While toiling in California grape and garlic fields, McMillan wonders about why farmers don't invest in mechanization to reduce their reliance on migrant labor.

She writes:

"I know that mechanizing the fields comes with great, perhaps untenable risks: greater reliance on fossil fuels,  the compacting of soil, the loss of jobs. But at $26 a day, I can't help but think, Go ahead, mechanize my damn job, because it's not just hard, but I suspect it will become boring, too, as a woman with education talking: Even if I'm in the fields for now, I know I can go elsewhere."

TK: Of course, in the end,  some of McMillan's story is somewhat predictable, a less-than-flattering look at the seamy underbelly of getting food from farm to table. There are many hardships to be endured, as you would expect might befall a woman seeking out the very bottom rung of opportunity.

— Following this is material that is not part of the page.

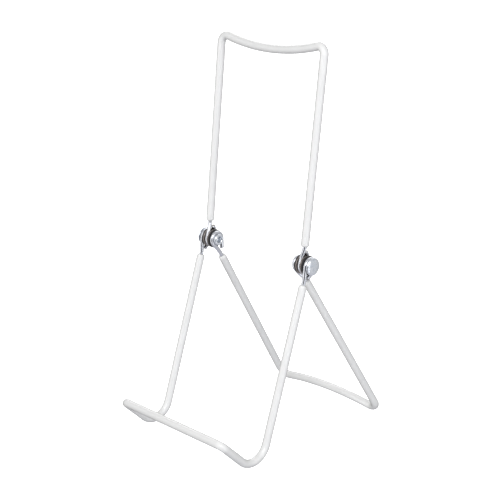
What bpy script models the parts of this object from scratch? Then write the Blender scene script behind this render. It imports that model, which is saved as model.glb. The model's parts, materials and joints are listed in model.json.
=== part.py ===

There are bogus and nonexistent food safety training sessions, there are incompetent bosses, there are starvation wages.

Her personal narrative prevents the book from descending to a mere documenting of social injustices. Her story of her last night at Applebee's is a tale few would put out for public consumption.

When it is all said and done - shorts stints of employment in the farm fields, at Walmart and at Applebee's - what is the "takeaway" message?

Importantly, there is one. And whether Rush or the food industry agrees with her or not, McMillan's voice is worth considering. And her book is worth the read, especially for those in Rio Linda.